Halloween has it’s origins in the Pagan Celtic tradition of Samhain (pronounced ‘sow-inn’ or ‘sow-een’). Despite what many people believe it was not about devil worship or evil. Samhain is actually quite a beautiful festival that connects us with those we love that have died and celebrates the harvest and end of summer. This year, I’m embracing some of these beautiful traditions as a way of fostering a positive approach to dealing with grief.
Samhain has been celebrated for centuries and marks the end of the harvest and the move into winter. The name Samhain literally means “Summer’s End”. During this time the focus was on clearing out the old and embracing the new. It was a time to reflect on the passage of time and our journey through life. It was a time to forgive and move on. And it was a time to visit with and honour loved ones (both living and dead).
Samhain – An Ancient Festival Honouring The Dead
Pagan Celtic tradition held that Samhain was believed to be the time of year when the veils between this world and the Otherworld were at their thinnest. When the spirits of those who have passed could be with the living once again. The ancient Celts believed, on October 31, the good spirits of the dead could come back to earth, often in the form of a black cat, to be reunited with loved ones.
Druids built huge bonfires during their Samhain festivities where they would share in a feast. After the festival they re-lit the fires in their homes from the sacred bonfire to help protect them, as well as keep them warm during the winter months.
For Pagans, death is not a thing to be feared. Old age is valued for its wisdom and dying is accepted as a part of life as necessary and welcome as birth. While Pagans, like people of other faiths, always honour and show respect for their dead, this is particularly marked at Samhain. Loved ones who have died are remembered and their spirits often invited to join the living in the celebratory feast. Known as The Feast of the Dead.
Over time the festival was adopted by Christians. They celebrated All Saints Day (also know as All Hallows… ‘all that is holy’) on November 1, therefore making October 31 All Hallows’ Eve or Halloween. Although they embraced it as a Christian holiday, it still retained elements of remembering and honouring the dead.
Using Samhain Traditions to Help Kids Navigate Grief
I’ve talked before about the impact loss and death has had on my children. Losing a loved one is hard at any age. We can’t shield our children from death. No matter how hard it is. Death is a natural part of our life’s journey and we must all learn how to navigate grief, how to honour the dead, and how to embrace the love of those who have left us.

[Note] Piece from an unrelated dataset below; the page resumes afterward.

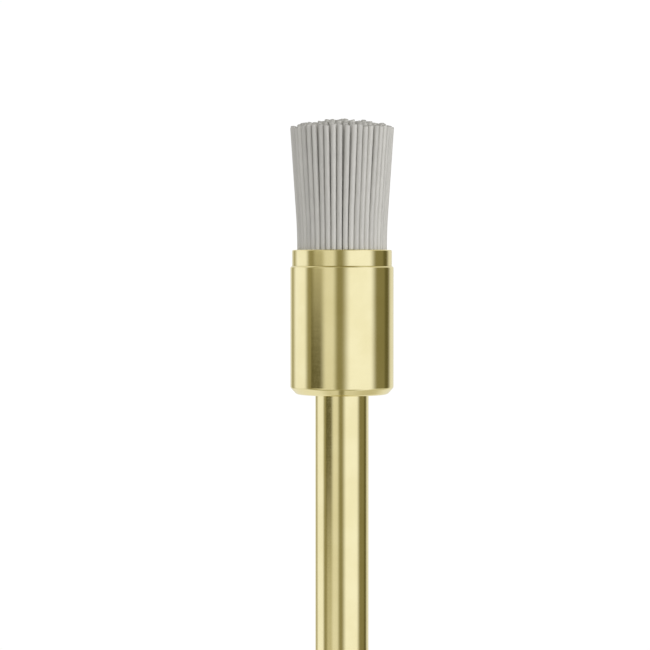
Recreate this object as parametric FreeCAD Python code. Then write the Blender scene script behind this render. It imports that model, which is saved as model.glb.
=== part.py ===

Modern, North American style, Halloween celebrations usually mock the dead. Embracing a silly, goofy, morbid, scary, over the top approach to death. This is in direct contradiction to the traditional Samhain festivals that were about embracing, honouring and loving those we have lost.
I’m not planning on taking away any of the fun, goofy, or silliness that is such a part of Halloween traditions now. My kids love so much of that craziness and Halloween fun, but I think there is a lot of room to add another layer to the festivities. Especially when looking for ways to promote the adoption of new coping skills when learning how to cope with grief.
Our New Celtic Halloween Traditions
This year we are embracing the origins of Samhain and bringing some of those ancient traditions into our celebrations as a way to help my children learn new ways of coping with death. Death can be very traumatic, but as those still living we must learn how to navigate this part of our journey in a healthy way. For many this starts in childhood.
So this year I’m going to encourage my children to talk about those who have passed. We will create commemorative pieces that remind us of the love and joy we shared with the dead. Those precious pictures and keepsakes we’ve saved but so rarely look at or hold will come out. We will burn a candle that we have hand rolled ourselves. I will also let my children take the lead, I’m sure they will have other ways they want to remember and embrace the memories of those no longer with us. Perhaps we will even set a place for them at the dinner table.
Using Words and Crafts To Connect
One of my plans is to take this Charlotte’s Web inspired spider activity and change it up a bit. Instead of doing it as an “about me”, I’m going to encourage the kids to find descriptive words for they love and miss. We can then use the final products to decorate our school room. It will also work as a wonderful conversation starter.
Our new Celtic Halloween Samhain
Talking about those we have lost can be hard. Keeping the pain inside can be very damaging. By encouraging children to share their thoughts, emotions, memories and struggles with death, we can help them create healthy coping skills.
This Halloween we will bring back some of the beautiful Pagan Celtic traditions and spend some time with those who have passed but never truly leave us. Those that have blessed us with their love that we continue to carry in our hearts. We will spend time honouring and finding peace with the never ending circle of life.
Life is a journey. Sometimes the lessons we must learn are painful and hard. This Halloween we will focus on love to help navigate us through the pain of death.